Make no mistake, Cracker is a very English show - just not the posh, refined England we expect. The Greater Manchester Police sport regional dialects: Fitz is Scottish, Beck Irish, Wise Liverpudlian, the rest convincingly Mancunian. Characters follow football (soccer for us Yanks) and down dirty beer in dingy pubs. Blue collar whites, colored immigrants and foreigners all face discrimination, distrust and destitution. It's a much grimmer, darker Britain than American viewers expect, evincing a distinct working class rage.

Thus the layered villains. Most of McGovern's antagonists come from society's lower dregs, channeling engrained rage into violent action. McGovern expertly navigates a tightrope: he sympathizes with outcasts driven to murder, but won't glamorize their actions. Albie Kinsella's existential anguish is palpable, yet he's still a bastard who murders five people. We pity Floyd Malcolm's racial shame until recalling that he's a serial rapist. Maggie Harvey's justified anger at prostitutes doesn't excuse killing them. McGovern rails against the system but avoids espousing homicide as the solution.

Then there's Fitz himself, a classic anti-hero. At first glance he's not dissimilar from Sherlock Holmes or Columbo, an ace detective with a keen eye for detail. Where Holmes occasionally indulges in drugs, Fitz's vices completely consume him - especially gambling. "Why not a normal addiction?" wife Judith (Barbara Flynn) asks, reasoning heroin would at least kill him. McGovern shows Fitz's home life to be a shambles, with Judith flaunting her affairs and son Mark (Kieran O'Brien) all but disowning him. It's a palpable tragedy: Fitz, usually able to instantly decode criminals, remains oblivious to his own failings.

Most viewers see Robbie Coltrane as a comic actor, unfair to this multi-layered talent. Coltrane certainly indulges witty remarks, flirtation and James Cagney impressions throughout the show; Fitz is, along with everything else, highly amusing. Yet Coltrane's Scots bonhomie, channeled into drama, becomes a force of nature. Coltrane can display naive vulnerability; Fitz genuinely loves Judith and Mark, never understanding why they resent him.

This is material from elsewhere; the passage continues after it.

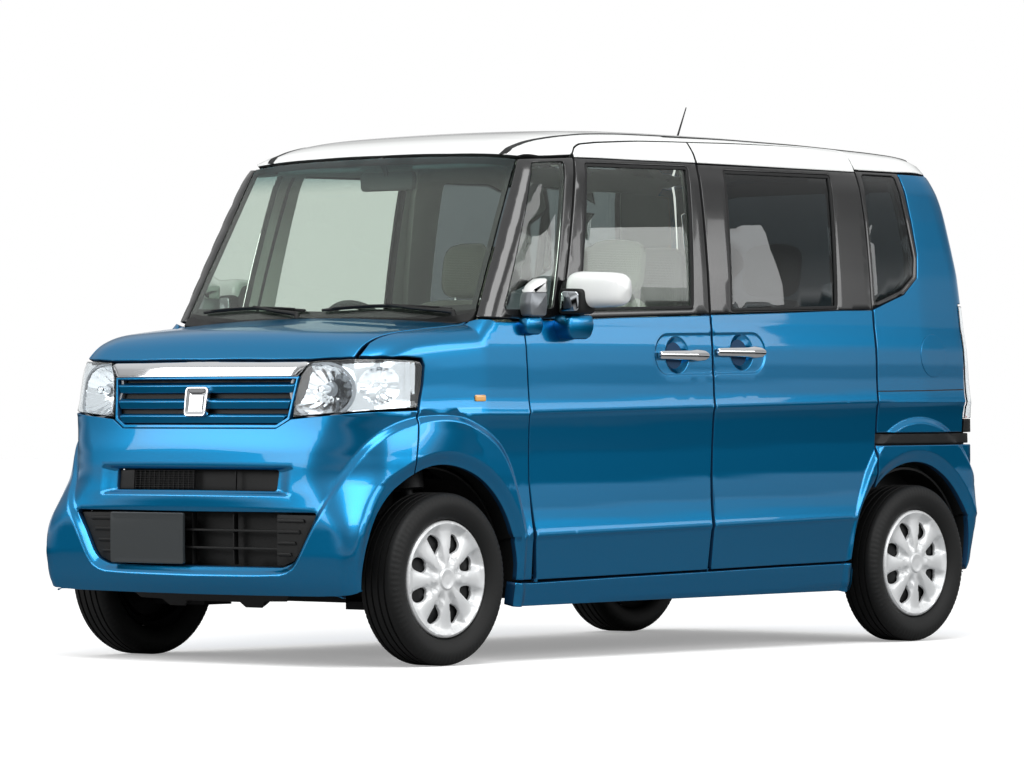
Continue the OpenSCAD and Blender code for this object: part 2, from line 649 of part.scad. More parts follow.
on_axle(-1, front_axle_y) wheel();  // wheel_front_right
on_axle(1, rear_axle_y) tyre();  // tyre_rear_left
on_axle(1, rear_axle_y) wheel();  // wheel_rear_left
on_axle(-1, rear_axle_y) tyre();  // tyre_rear_right
on_axle(-1, rear_axle_y) wheel();  // wheel_rear_right
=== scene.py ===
"""Looks of a tall kei car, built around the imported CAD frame.

Lengths inside the classes are millimetres in the CAD frame (nose towards -Y, the car's left
side +X, +Z up), and the mesh builders turn them into metres.
"""

import logging
import math
from dataclasses import dataclass, field
from enum import Enum
from typing import Callable, Iterable, Optional, Sequence

import bpy
import numpy as np
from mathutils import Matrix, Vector
from mathutils.geometry import delaunay_2d_cdt


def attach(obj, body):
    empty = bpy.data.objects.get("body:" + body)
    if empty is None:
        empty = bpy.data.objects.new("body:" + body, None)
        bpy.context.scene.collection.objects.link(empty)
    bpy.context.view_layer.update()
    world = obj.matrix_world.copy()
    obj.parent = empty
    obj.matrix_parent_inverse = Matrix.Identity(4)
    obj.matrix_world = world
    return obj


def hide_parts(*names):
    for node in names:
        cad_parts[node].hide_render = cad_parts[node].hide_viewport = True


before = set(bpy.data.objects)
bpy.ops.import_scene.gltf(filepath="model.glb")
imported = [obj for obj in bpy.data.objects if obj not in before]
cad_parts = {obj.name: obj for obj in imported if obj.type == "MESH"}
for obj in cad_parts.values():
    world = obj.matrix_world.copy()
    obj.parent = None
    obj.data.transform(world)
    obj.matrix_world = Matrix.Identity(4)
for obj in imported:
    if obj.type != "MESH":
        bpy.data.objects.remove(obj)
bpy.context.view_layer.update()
LOG = logging.getLogger("kei_car")
MM = 0.001
Points = np.ndarray
# Heights in metres between which the screen's shade band fades in
SHADE_BAND = (1.545, 1.655)

# --- Materials ---


def linear(hex_colour: str) -> tuple[float, float, float, float]:
    """Turn an sRGB hex colour into linear RGBA."""
    channels = [int(hex_colour.lstrip("#")[i:i + 2], 16) / 255 for i in (0, 2, 4)]
    straight = [c / 12.92 if c <= 0.04045 else ((c + 0.055) / 1.055) ** 2.4 for c in channels]
    return (*straight, 1.0)


def add_node(tree: bpy.types.NodeTree, kind: str, settings: Optional[dict] = None,
             inputs: Optional[dict] = None) -> bpy.types.Node:
    """Add a node with its settings, values and links.

    Args:
        tree: node tree to add to.
        kind: Blender's node type name.
        settings: attributes of the node.
        inputs: socket name or index to a value, or to an output socket to link from.
    Returns:
        The new node.
    """
    node = tree.nodes.new(kind)
    for name, value in (settings or {}).items():
        setattr(node, name, value)
    for name, value in (inputs or {}).items():
        socket = node.inputs[name]
        if isinstance(value, bpy.types.NodeSocket):
            tree.links.new(value, socket)
        else:
            socket.default_value = value
    return node


def seen_plainly(tree: bpy.types.NodeTree) -> bpy.types.NodeSocket:
    """1 for what is seen directly or through glass, and 0 for what lights the car."""
    path = add_node(tree, "ShaderNodeLightPath")
    return add_node(tree, "ShaderNodeMath", {"operation": "MAXIMUM"}, {
        0: path.outputs["Is Camera Ray"], 1: path.outputs["Is Transmission Ray"]}).outputs[0]


class Slot(Enum):
    """Material slots of the part's record."""

    BODY = "body_paint"
    ROOF = "roof_paint"
    PILLAR = "pillar_gloss"
    PLASTIC = "black_plastic"
    CHROME = "chrome"
    CLEAR = "clear_glass"
    DARK = "dark_glass"
    LAMP = "lamp_lens"
    TRIM = "trim"
    CLOTH = "seat_cloth"
    UNDERBODY = "underbody"
    ENGINE = "engine_metal"
    EXHAUST = "exhaust_steel"
    RUBBER = "rubber"
    TYRE = "tyre"
    WHEEL = "wheel_silver"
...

But interrogating suspects he's a force, probing for weakness with sensitive interrogation before exploding in hateful rage. Coltrane's brilliant acting ballasts even weaker installments.

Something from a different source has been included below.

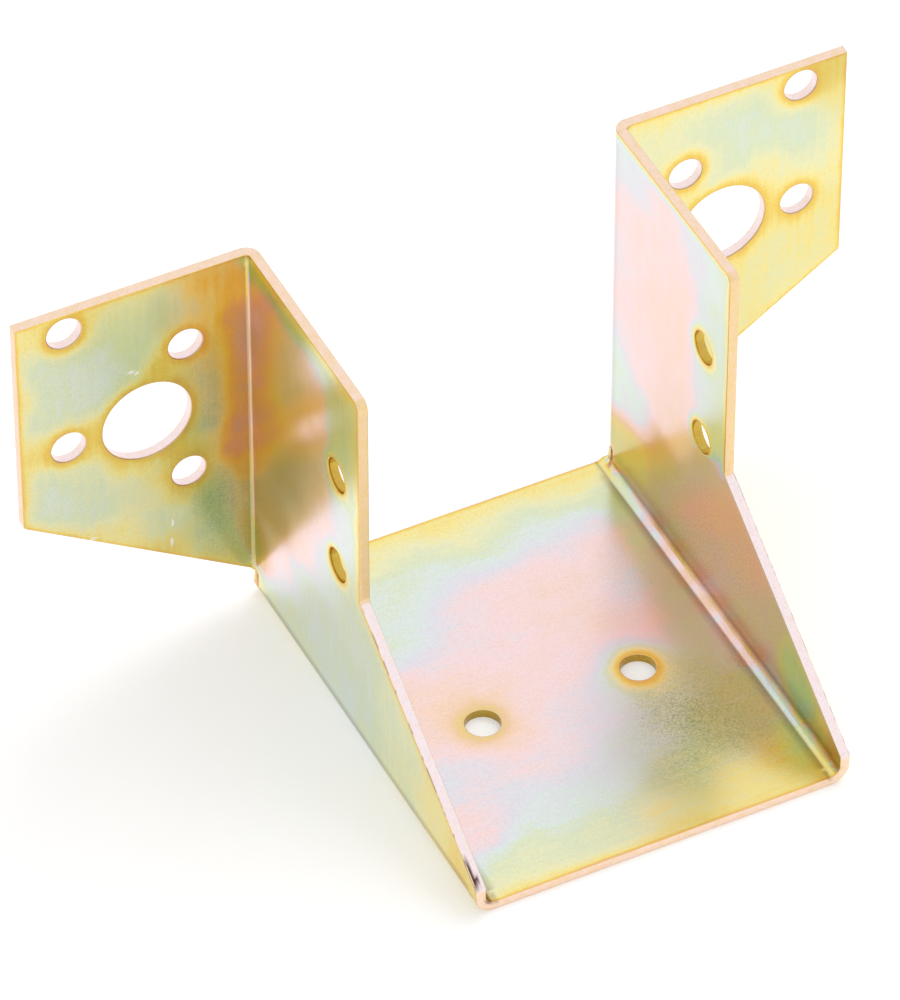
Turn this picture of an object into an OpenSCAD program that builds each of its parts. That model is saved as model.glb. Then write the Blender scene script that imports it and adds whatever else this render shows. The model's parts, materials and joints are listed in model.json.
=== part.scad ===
// Joist hanger folded from one sheet of steel: a flat seat, two upright cheeks that hold the
// joist between them, and two side flanges that fasten back to a beam, post or wall.
// Z is up and the joist runs along Y. The flanges stand at the back, at +Y.
// The origin is the centre of the underside of the seat.

/* [Sheet] */
// Thickness of the steel sheet
sheet_t = 2.5; // [1.5:0.1:4]
// Inside radius of the two long bends between the seat and the cheeks
seat_bend_r = 2.5; // [1:0.1:5]
// Inside radius of the two upright bends between the cheeks and the flanges
flange_bend_r = 1; // [0.5:0.1:3]

/* [Seat] */
// Clear width between the cheeks, which is the widest joist that fits
joist_w = 90; // [60:1:160]
// Length of the seat along the joist, from its front edge to the back of the flanges
seat_l = 116; // [90:1:180]

/* [Cheeks] */
// Height of the cheeks and of the flanges
cheek_h = 108; // [88:1:180]
// Depth of the upright part of each cheek, measured from the back of the flanges
cheek_top_l = 58; // [45:1:80]
// Height at which the front edge of a cheek changes from upright to sloping
slope_top_z = 47; // [30:1:70]
// Height of the cheeks at the front edge of the seat, where the slope ends
slope_end_z = 8; // [6:0.5:20]
// Rounding of the top front corner of a cheek
cheek_corner_r = 2.5; // [0.5:0.1:6]

/* [Flanges] */
// Width of each flange, measured from the inner face of its cheek
flange_w = 60; // [55:1:100]
// Height of a flange's lower edge where it leaves the cheek
flange_low_in_z = 9; // [8:0.5:20]
// Height of a flange's lower edge at its outer corner
flange_low_out_z = 47; // [20:1:60]
// Rounding of a flange's lower outer corner
flange_corner_r = 1.5; // [0.5:0.1:5]

/* [Screw holes] */
// Diameter of every small hole
screw_d = 8.4; // [5:0.1:9]
// Distance of the inner column of flange holes from the inner face of the cheek
inner_hole_x = 18.5; // [15:0.5:24]
// Distance of the outer column of flange holes from the inner face of the cheek
outer_hole_x = 48; // [45:0.5:54]
// Distance of the inner column's upper hole below the top edge
inner_hole_drop = 21; // [14:0.5:28]
// Height between the two holes of the inner column
inner_hole_pitch = 39.5; // [32:0.5:45]
// Distance of the outer column's upper hole below the top edge
outer_hole_drop = 5.5; // [5:0.5:12]
// Height between the two holes of the outer column
outer_hole_pitch = 35; // [25:0.5:38]
// Distance of the cheek holes from the upright front edge of the cheek
cheek_hole_in = 11.5; // [8:0.5:25]
// Distance of the upper cheek hole below the top edge
cheek_hole_drop = 31; // [15:0.5:40]
// Height between the two holes of a cheek
cheek_hole_pitch = 28; // [15:0.5:35]
// Distance between the two seat holes
seat_hole_pitch = 40; // [20:1:60]
// Distance of the seat holes from the front edge of the seat
seat_hole_y = 51; // [30:1:70]

/* [Anchor holes] */
// Diameter of the large hole in each flange
anchor_d = 22; // [12:0.5:24]
// Distance of the large hole from the inner face of the cheek
anchor_x = 28.5; // [24:0.5:31.5]
// Distance of the large hole below the top edge
anchor_drop = 40.5; // [37:0.5:46]

/* [Corner relief] */
// Width of the slit that lets the flange fold beside the seat's tail
relief_w = 0.8; // [0.5:0.1:2]
// Gap between the top of the tail and the lower edge of the flange
relief_gap = 0.6; // [0.4:0.1:1.5]
// Length of the tail's top, behind the slit
tail_top_l = 0.7; // [0.4:0.1:1.2]
// Height up to which the tail's back edge is upright; above this it slopes to the tail's top
tail_slope_z = 3.5; // [2.5:0.1:6]

/* [Hidden] */

// Facets asked for on a round; every round here stays a true arc
round_fn = 64;
// How far a cutting shape runs past the sheet
over = 1;

inner_x = joist_w / 2;                        // inner face of a cheek
outer_x = inner_x + sheet_t;                  // outer face of a cheek
tip_x = inner_x + flange_w;                   // outer edge of a flange
back_y = seat_l / 2;                          // back face of the flanges
front_y = -seat_l / 2;                        // front edge of the seat
upright_y = back_y - cheek_top_l;             // upright front edge of the cheeks
flange_bend_out_r = flange_bend_r + sheet_t;  // outside radius of a flange bend
flange_bend_y = back_y - flange_bend_out_r;   // line where a cheek starts to bend outwards
seat_bend_out_r = seat_bend_r + sheet_t;      // outside radius of a seat bend
relief_top_z = flange_low_in_z - relief_gap;  // top of the slit and of the tail
tail_top_y = flange_bend_y + relief_w / 2 + tail_top_l;

// A quarter ring in the first quadrant, from radius r_in to r_in + sheet_t
module bend_profile(r_in) {
    intersection() {
        difference() {
            circle(r = r_in + sheet_t, $fn = round_fn);
            circle(r = r_in, $fn = round_fn);
        }
        square(r_in + sheet_t + over);
    }
}

// Cross-section of the seat and one cheek, from the middle of the seat out to +X
module half_channel_profile() {
    square([outer_x - seat_bend_out_r, sheet_t]);
    translate([outer_x - seat_bend_out_r, seat_bend_out_r])
        mirror([0, 1]) bend_profile(seat_bend_r);
    translate([inner_x, seat_bend_out_r]) square([sheet_t, cheek_h - seat_bend_out_r]);
}

// Side view of the channel, Y across and Z up: the full cheek at the back with its rounded
// corner, the slope at the front, and the low tail of the seat under the start of the flange,
// whose back edge slopes in to the slit so that it stays clear of the flange
module side_outline() {
    polygon([
        [front_y, -over], [back_y, -over], [back_y, tail_slope_z],
        [tail_top_y, relief_top_z], [flange_bend_y, relief_top_z], [flange_bend_y, cheek_h],
        [upright_y + cheek_corner_r, cheek_h], [upright_y, cheek_h - cheek_corner_r],
        [upright_y, slope_top_z], [front_y, slope_end_z]
    ]);
    translate([upright_y + cheek_corner_r, cheek_h - cheek_corner_r])
        circle(r = cheek_corner_r, $fn = round_fn);
}

// The slit along the foot of the flange bend, which parts the seat's tail from the cheek
module relief_slit() {
    translate([outer_x - seat_bend_r, flange_bend_y - relief_w / 2, -over])
        cube([seat_bend_r + over, relief_w, relief_top_z + over]);
}

// The seat's half and one cheek, at +X
module channel_half() {
    difference() {
        intersection() {
            translate([0, back_y, 0]) rotate([90, 0, 0])
                linear_extrude(seat_l) half_channel_profile();
            translate([-over, 0, 0]) rotate([90, 0, 90])
                linear_extrude(outer_x + 2 * over) side_outline();
        }
        relief_slit();
    }
}

// Cross-section of a flange with its bend, seen from above, at +X
module flange_profile() {
    translate([inner_x + flange_bend_out_r, flange_bend_y])
        mirror([1, 0]) bend_profile(flange_bend_r);
    translate([inner_x + flange_bend_out_r, back_y - sheet_t])
        square([flange_w - flange_bend_out_r, sheet_t]);
}

// Front view of a flange, X across and Z up, with a slanting lower edge
module flange_outline() {
    slant = atan2(flange_low_out_z - flange_low_in_z, tip_x - outer_x);
    corner_x = tip_x - flange_corner_r;
    corner_z = flange_low_out_z + flange_corner_r * (1 - sin(slant)) / cos(slant);
    union() {
        polygon([
            [inner_x - over, flange_low_in_z], [outer_x, flange_low_in_z],
            [corner_x + flange_corner_r * sin(slant), corner_z - flange_corner_r * cos(slant)],
            [corner_x, corner_z], [tip_x, corner_z],
            [tip_x, cheek_h], [inner_x - over, cheek_h]
        ]);
        translate([corner_x, corner_z]) circle(r = flange_corner_r, $fn = round_fn);
    }
}

// One flange with its bend, at +X
module flange() {
    intersection() {
        linear_extrude(cheek_h) flange_profile();
        translate([0, back_y + over, 0]) rotate([90, 0, 0])
            linear_extrude(flange_bend_out_r + 2 * over) flange_outline();
    }
}

// A drill along Y through a flange, at a distance from the cheek and a drop below the top
module flange_drill(x, drop, d) {
    translate([inner_x + x, back_y + over, cheek_h - drop])
        rotate([90, 0, 0]) cylinder(d = d, h = sheet_t + 2 * over, $fn = round_fn);
}

// The holes of one flange: two staggered columns of two, and the anchor hole between them
module flange_holes() {
    for (i = [0, 1]) {
        flange_drill(inner_hole_x, inner_hole_drop + i * inner_hole_pitch, screw_d);
        flange_drill(outer_hole_x, outer_hole_drop + i * outer_hole_pitch, screw_d);
    }
    flange_drill(anchor_x, anchor_drop, anchor_d);
}

// The two holes of one cheek, one above the other
module cheek_holes() {
    for (i = [0, 1])
        translate([inner_x - over, upright_y + cheek_hole_in, cheek_h - cheek_hole_drop - i * cheek_hole_pitch])
            rotate([0, 90, 0]) cylinder(d = screw_d, h = sheet_t + 2 * over, $fn = round_fn);
}

// The seat hole on the +X side
module seat_hole() {
    translate([seat_hole_pitch / 2, front_y + seat_hole_y, -over])
        cylinder(d = screw_d, h = sheet_t + 2 * over, $fn = round_fn);
}

// The half of the hanger at +X, which meets its mirror image in the middle of the seat
module hanger_half() {
    difference() {
        union() {
            channel_half();
            flange();
        }
        flange_holes();
        cheek_holes();
        seat_hole();
    }
}

// The whole folded sheet, one solid
module hanger() {
    color([0.86, 0.78, 0.45]) union() {
        hanger_half();
        mirror([1, 0, 0]) hanger_half();
    }
}

hanger();
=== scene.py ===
"""Looks of the joist hanger: one folded steel sheet, zinc plated and passivated yellow.

The sheet is built flat, as the blank that a press would cut, and then folded. A point of the blank is
(s, y, w) in millimetres: s runs across it from the middle of the seat, up a cheek, y runs along the
joist and on past the back bend into the flange, and w is the offset from the middle of the thickness,
positive below the seat, outside a cheek and in front of a flange. One plating film lies over it all,
and its thickness sets its colour.
"""

import json
import math

import bpy
import numpy as np
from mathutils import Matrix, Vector, noise
from mathutils.geometry import delaunay_2d_cdt


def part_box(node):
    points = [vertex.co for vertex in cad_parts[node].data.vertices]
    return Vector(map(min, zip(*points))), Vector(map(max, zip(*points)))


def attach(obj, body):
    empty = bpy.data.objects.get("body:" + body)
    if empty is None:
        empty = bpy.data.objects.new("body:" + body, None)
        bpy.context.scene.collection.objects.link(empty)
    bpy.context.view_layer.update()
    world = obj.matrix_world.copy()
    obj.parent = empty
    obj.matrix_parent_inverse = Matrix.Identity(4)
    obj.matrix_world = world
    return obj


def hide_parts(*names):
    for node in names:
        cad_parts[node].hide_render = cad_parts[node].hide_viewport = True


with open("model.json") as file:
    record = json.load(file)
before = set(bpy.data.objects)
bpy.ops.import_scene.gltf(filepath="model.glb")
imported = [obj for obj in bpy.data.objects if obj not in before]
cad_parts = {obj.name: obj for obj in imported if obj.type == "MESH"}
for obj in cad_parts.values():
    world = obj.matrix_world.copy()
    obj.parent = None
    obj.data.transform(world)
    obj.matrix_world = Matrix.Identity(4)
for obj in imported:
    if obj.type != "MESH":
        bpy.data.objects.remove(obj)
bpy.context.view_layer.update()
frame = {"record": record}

MM = 0.001
mounts = {m["name"]: m for m in frame["record"]["mounts"]}


def mount_mm(name):
    """A mount's position in millimetres."""
    return np.array(mounts[name]["pos_m"]) / MM


def place_in_scene(name, data):
    """A new object in the scene, from its data."""
    made = bpy.data.objects.new(name, data)
    bpy.context.scene.collection.objects.link(made)
    return made


# ---- Sizes, from the frame where it gives them, in millimetres ----
low, high = (np.array(c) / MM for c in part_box("hanger"))
sheet_t = mounts["left_anchor"]["dims"]["length_mm"]
front_y, back_y, tip_x, top_z = low[1], high[1], high[0], high[2]
cheek_x = mount_mm("right_cheek_screws")[0]      # middle of a cheek's thickness
seat_bend_r, flange_bend_r = 2.5, 1.0            # inside radii
upright_y, slope_top_z, slope_end_z = 0.0, 47.0, 8.0
cheek_corner_r, flange_corner_r = 2.5, 1.5
flange_low_in_z, flange_low_out_z = 9.0, 47.0
relief_w, relief_top_z = 0.8, 8.4
tail_top_l, tail_flare = 1.0, 0.6
tail_angle = 48                                  # degrees round the seat's bend to where the tail starts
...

The rich ensemble cast can't be done justice here. Barbara Flynn brilliantly shows Judith's impatience with her intolerable husband. She's balanced with Fitz's sometime-lover Jane Penhaligon (Geraldine Somerville), an ambitious lady cop well-written and acted enough to avoid being a Jane Tennison manque. Impulsive DCI Billborough (Christopher Eccleston) places "results" ahead of justice; DCI Wise (Ricky Tomlinson) provides a level-headed contrast. Then there's DS Jimmy Beck (Lorcan Cranitch), a boorish Irishman whose demons drive the show's most affecting arc. Frequently the side characters eclipse Fitz, sometimes spectacularly so.

If there's any weakness to McGovern's formula, it's his predilection for placing protagonists in jeopardy. It makes sense that police themselves become targets, and it's undeniably powerful when certain characters get killed or traumatized. Yet the trick wears thin over time, especially moments in Men Should Weep and True Romance where criminals menace Fitz's family. When handled well, this escalation proves extremely effective; when botched, it devolves the gritty procedural to cheap melodrama.
The cast brims with budding British talent. Coltrane remains familiar from Harry Potter, where he rejoined Geraldine Somerville. Lorcan Cranitch subsequently had high-profile roles on Ballykissangel and Rome, while Christopher Eccleston became a short-lived Doctor Who. Robert Carlyle parlayed his chilling guest appearance into myriad film (Trainspotting, The Full Monty) and television (Hamish Macbeth, Once Upon a Time) roles. Liam Cunningham (The Wind That Shakes the Barley), Samantha Morton (Elizabeth: The Golden Age) and Jim Carter (Downton Abbey) feature in one-off roles.

But Cracker's influence extends far beyond cast ubiquity. One can't credit McGovern alone for shifting television towards morally ambiguous protagonists. Yet Fitz undoubtedly presages anti-heroic detectives like Monk and Luther, let alone non-genre heroes like House. All protagonists who are severely flawed, often morally suspect, but undeniably brilliant in their respective fields. Fitz one-ups even these latecomers, however, by occasionally proving spectacularly wrong. Even Fitz's expertise doesn't always redeem him.

From here on, we'll examine the series through its individual episodes, however long that may take. I'd intended to dissect one episode per series, yet there's too much going on for a limited analysis. Each episode (even two one-off specials) thus earns a review, though I'll still single out standout episodes. Hopefully this approach does Cracker justice.

One final note: these reviews contain massive spoilers. I've no reticence about spoiling a 20 year old series for one, and it's impossible to discuss certain ongoing plots without referring to previous episodes. You've been warned.